[WHAT THE TASK ASKS]: Count how many lines in the material below hold the word "from"; the reply is that number alone.

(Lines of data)
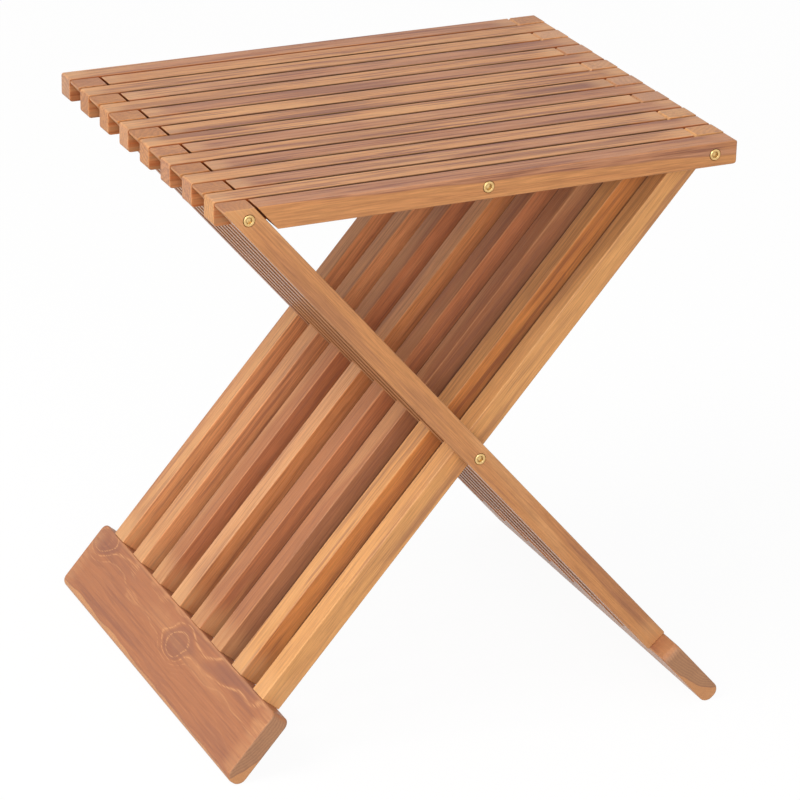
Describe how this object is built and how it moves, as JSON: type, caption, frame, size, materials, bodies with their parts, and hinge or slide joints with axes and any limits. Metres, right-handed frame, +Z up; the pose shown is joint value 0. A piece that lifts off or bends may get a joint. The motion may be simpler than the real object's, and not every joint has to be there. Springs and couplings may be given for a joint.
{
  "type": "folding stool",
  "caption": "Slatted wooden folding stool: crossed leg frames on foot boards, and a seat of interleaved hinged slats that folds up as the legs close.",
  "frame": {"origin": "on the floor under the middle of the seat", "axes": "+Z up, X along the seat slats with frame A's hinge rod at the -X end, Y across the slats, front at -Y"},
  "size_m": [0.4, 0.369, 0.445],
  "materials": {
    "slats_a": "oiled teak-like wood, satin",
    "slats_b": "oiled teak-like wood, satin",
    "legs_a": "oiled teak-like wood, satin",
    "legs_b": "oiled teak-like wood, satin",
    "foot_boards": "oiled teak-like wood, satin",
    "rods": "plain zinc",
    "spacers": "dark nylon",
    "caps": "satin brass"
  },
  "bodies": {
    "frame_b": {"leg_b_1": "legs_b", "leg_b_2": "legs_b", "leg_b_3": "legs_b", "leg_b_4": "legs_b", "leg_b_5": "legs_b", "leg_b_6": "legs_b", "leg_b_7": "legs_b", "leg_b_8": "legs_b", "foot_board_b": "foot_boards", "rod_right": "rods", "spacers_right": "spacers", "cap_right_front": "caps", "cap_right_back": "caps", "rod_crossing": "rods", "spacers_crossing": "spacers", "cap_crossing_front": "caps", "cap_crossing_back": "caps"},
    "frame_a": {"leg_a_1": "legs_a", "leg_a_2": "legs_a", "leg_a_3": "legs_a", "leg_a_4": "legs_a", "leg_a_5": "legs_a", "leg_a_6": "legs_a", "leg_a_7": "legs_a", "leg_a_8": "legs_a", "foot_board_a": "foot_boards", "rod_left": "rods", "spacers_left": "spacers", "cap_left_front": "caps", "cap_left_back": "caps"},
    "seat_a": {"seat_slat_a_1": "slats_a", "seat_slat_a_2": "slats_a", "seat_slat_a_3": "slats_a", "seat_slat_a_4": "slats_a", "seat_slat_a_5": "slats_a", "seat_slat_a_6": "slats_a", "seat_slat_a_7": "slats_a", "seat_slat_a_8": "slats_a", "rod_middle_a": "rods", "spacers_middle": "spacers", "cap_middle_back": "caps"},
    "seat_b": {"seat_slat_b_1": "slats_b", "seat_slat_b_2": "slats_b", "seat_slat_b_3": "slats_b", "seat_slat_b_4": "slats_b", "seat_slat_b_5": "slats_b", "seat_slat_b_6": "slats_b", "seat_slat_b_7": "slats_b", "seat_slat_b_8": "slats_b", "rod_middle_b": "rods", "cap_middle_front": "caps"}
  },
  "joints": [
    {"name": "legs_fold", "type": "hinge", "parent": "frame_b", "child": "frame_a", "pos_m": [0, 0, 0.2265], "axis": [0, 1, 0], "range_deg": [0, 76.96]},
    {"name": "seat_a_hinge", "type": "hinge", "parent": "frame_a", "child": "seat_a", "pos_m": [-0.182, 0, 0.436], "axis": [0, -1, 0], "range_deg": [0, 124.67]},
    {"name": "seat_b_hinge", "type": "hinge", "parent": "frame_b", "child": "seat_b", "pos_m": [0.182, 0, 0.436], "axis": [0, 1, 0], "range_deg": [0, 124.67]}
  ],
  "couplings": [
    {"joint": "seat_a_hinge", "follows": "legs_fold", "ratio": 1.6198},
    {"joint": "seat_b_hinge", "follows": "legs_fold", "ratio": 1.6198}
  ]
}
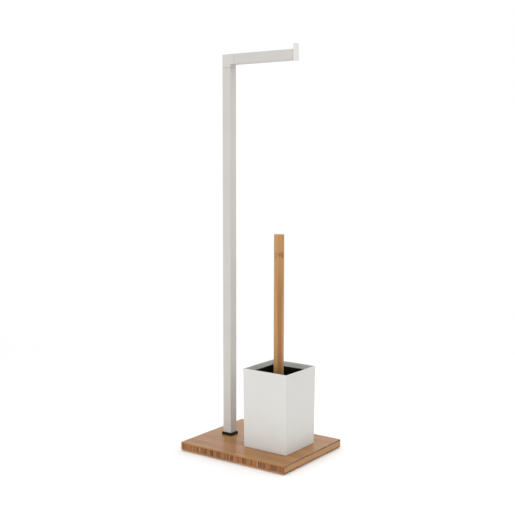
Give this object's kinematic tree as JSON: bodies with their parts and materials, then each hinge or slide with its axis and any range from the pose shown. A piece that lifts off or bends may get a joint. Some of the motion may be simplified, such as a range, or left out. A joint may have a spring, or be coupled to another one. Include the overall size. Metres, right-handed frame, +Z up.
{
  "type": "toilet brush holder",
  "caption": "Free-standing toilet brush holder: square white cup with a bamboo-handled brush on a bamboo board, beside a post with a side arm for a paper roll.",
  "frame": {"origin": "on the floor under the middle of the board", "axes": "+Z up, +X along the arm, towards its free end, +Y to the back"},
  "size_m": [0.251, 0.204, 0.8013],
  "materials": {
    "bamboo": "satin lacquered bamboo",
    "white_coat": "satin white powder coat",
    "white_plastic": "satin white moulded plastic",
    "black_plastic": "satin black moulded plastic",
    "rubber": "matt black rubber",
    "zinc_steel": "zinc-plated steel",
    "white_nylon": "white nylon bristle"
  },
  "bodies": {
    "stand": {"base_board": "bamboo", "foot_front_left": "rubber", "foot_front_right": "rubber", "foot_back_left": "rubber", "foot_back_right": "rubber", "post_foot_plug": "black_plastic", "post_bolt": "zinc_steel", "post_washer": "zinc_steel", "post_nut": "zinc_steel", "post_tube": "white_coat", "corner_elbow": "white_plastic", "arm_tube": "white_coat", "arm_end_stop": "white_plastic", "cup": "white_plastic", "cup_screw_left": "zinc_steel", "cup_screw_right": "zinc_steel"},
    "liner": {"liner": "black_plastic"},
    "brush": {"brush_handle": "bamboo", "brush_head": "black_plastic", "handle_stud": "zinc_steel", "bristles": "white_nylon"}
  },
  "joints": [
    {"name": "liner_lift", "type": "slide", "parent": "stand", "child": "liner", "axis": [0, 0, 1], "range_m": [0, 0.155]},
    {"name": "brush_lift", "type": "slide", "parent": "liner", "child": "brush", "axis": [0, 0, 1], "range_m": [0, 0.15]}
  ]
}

...

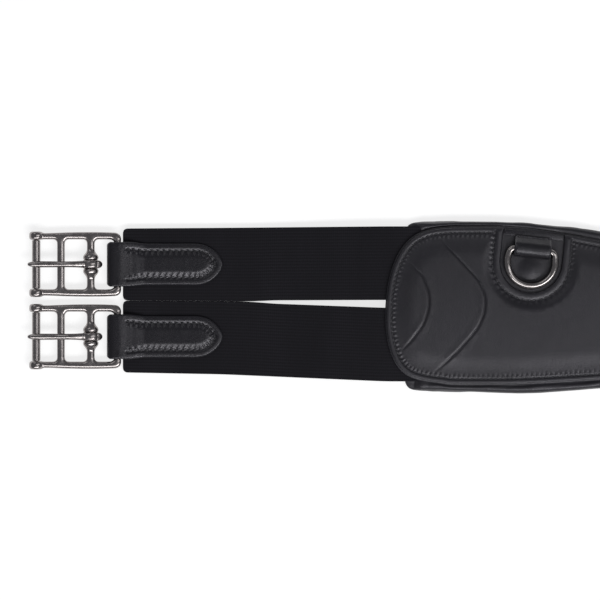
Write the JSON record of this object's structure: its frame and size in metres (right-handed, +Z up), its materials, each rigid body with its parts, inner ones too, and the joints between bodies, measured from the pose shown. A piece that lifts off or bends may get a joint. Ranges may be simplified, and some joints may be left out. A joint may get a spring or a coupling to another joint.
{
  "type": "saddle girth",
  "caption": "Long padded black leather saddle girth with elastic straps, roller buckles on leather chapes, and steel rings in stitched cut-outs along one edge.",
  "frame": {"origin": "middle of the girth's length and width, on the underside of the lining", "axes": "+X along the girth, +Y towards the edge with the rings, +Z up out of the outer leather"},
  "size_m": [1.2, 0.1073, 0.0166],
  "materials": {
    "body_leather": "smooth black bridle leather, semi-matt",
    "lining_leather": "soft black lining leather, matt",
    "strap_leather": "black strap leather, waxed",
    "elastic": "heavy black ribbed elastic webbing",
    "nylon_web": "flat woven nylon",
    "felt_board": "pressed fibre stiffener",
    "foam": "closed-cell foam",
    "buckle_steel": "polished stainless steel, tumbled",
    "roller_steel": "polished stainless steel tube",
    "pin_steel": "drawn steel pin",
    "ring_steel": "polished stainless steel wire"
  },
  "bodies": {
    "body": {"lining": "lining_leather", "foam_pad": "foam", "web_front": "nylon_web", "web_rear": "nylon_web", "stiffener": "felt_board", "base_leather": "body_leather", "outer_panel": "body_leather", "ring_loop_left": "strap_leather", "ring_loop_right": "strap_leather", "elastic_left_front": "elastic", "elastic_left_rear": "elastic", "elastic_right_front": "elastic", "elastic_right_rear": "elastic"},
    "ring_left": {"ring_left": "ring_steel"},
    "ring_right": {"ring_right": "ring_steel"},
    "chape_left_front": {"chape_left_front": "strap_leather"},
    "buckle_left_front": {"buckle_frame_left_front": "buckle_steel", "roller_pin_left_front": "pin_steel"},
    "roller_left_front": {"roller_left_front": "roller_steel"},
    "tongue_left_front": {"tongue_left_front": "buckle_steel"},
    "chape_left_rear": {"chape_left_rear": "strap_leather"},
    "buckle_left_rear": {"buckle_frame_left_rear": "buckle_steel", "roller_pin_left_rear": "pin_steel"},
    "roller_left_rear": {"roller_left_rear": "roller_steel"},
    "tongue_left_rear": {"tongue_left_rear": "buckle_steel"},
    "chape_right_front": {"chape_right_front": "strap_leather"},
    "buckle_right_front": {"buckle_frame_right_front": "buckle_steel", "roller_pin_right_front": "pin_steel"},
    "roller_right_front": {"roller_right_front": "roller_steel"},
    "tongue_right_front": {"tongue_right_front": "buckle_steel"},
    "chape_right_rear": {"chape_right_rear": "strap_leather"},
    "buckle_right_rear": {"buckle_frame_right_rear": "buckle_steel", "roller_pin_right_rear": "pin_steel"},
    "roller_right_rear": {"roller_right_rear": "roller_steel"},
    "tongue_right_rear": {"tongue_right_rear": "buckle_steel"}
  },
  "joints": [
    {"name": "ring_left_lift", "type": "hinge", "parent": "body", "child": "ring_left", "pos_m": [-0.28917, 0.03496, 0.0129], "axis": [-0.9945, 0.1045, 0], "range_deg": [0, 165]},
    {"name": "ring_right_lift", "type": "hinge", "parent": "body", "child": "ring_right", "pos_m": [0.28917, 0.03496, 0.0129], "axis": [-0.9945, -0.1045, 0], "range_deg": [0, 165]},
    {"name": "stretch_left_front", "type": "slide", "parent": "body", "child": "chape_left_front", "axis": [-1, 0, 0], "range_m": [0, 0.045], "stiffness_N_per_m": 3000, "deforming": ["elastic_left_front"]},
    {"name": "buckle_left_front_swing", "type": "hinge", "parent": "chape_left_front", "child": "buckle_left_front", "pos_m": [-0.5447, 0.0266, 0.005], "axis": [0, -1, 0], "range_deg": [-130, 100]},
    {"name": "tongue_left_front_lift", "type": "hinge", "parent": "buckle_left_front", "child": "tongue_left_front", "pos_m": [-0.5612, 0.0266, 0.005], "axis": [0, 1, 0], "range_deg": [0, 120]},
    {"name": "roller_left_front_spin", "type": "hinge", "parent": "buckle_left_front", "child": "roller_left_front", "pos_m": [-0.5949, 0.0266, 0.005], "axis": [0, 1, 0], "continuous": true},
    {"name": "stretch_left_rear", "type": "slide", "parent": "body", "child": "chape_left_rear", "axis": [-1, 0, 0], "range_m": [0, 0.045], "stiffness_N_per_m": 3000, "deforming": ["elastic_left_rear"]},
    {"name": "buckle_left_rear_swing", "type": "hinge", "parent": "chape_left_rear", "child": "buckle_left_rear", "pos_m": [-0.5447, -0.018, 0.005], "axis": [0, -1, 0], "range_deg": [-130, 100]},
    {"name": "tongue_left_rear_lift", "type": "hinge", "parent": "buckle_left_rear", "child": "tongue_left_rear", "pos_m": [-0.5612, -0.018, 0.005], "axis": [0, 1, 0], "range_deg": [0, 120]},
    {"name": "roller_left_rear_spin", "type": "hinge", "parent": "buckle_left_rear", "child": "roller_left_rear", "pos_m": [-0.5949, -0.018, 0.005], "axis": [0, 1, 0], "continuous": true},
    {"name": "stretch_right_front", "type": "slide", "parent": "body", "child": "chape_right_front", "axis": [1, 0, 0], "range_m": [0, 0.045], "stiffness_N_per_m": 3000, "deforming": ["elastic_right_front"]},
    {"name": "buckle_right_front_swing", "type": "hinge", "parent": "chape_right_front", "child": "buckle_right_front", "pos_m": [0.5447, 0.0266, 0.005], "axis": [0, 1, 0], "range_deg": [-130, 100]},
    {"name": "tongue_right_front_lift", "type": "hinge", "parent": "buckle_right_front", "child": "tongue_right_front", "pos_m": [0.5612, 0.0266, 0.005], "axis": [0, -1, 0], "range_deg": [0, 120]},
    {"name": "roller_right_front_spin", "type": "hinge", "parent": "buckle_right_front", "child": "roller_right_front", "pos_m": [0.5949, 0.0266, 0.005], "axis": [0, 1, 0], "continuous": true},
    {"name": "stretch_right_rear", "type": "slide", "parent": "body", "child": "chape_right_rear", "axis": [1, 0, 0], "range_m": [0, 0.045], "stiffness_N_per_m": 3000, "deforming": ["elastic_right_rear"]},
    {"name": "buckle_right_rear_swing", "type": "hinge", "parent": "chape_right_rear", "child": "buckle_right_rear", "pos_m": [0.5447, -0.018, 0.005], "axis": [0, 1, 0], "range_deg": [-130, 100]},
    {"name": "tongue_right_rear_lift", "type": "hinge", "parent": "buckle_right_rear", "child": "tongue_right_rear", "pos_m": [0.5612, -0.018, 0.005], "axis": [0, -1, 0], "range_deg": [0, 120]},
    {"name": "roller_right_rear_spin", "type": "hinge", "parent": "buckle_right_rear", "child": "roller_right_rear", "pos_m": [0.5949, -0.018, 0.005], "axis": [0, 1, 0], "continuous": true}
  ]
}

--

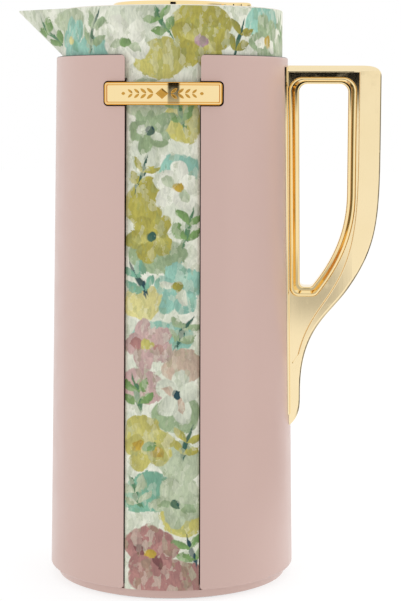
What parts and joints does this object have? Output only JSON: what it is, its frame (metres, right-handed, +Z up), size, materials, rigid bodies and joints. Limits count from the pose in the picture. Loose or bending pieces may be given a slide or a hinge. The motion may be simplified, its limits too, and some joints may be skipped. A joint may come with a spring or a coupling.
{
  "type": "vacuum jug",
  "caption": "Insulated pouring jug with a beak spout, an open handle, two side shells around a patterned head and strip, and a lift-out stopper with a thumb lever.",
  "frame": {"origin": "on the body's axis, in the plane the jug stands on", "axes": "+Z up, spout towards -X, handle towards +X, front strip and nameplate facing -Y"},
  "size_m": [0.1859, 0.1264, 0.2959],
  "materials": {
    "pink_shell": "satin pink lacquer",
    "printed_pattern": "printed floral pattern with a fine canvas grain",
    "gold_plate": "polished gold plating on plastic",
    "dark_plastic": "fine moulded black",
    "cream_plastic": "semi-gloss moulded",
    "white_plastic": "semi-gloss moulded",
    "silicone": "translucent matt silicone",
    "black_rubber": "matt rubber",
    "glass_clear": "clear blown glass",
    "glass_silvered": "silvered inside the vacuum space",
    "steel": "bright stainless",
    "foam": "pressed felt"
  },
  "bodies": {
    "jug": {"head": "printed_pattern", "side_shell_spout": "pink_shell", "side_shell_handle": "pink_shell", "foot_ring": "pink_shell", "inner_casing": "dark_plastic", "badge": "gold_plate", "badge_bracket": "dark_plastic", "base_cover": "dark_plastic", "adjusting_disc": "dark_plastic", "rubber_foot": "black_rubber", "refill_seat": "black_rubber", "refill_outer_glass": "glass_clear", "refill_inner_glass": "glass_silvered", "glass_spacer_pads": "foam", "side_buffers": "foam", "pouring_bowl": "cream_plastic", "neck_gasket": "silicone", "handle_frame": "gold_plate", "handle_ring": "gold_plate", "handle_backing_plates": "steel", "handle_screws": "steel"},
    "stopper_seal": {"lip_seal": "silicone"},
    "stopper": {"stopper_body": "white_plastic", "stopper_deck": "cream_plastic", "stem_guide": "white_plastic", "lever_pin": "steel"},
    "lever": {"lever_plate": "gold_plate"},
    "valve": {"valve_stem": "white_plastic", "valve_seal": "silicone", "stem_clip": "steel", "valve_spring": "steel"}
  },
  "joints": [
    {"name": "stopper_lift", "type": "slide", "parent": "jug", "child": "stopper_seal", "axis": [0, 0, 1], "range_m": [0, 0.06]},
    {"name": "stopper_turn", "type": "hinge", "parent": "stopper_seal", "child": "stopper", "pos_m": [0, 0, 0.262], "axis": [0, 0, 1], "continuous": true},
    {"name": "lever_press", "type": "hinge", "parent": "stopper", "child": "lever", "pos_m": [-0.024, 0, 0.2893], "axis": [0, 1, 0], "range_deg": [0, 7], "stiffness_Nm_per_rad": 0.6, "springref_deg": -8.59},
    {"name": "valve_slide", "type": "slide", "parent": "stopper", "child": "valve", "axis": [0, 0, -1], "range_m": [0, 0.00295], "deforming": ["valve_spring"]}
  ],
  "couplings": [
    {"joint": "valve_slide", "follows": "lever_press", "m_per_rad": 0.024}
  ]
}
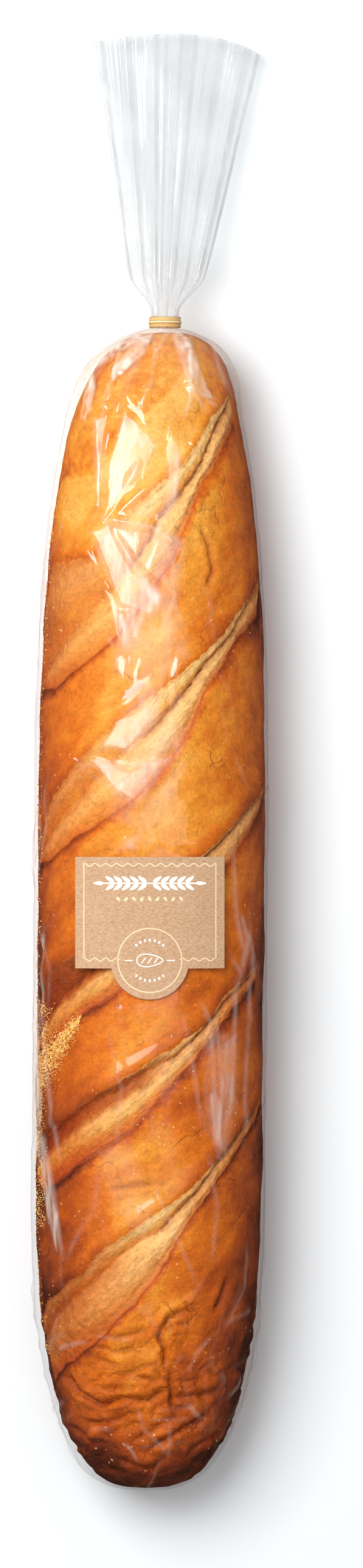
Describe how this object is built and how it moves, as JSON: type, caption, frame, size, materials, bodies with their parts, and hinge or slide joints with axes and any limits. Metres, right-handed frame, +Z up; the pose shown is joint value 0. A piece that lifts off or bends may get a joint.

[CORRECT OUTPUT]: 3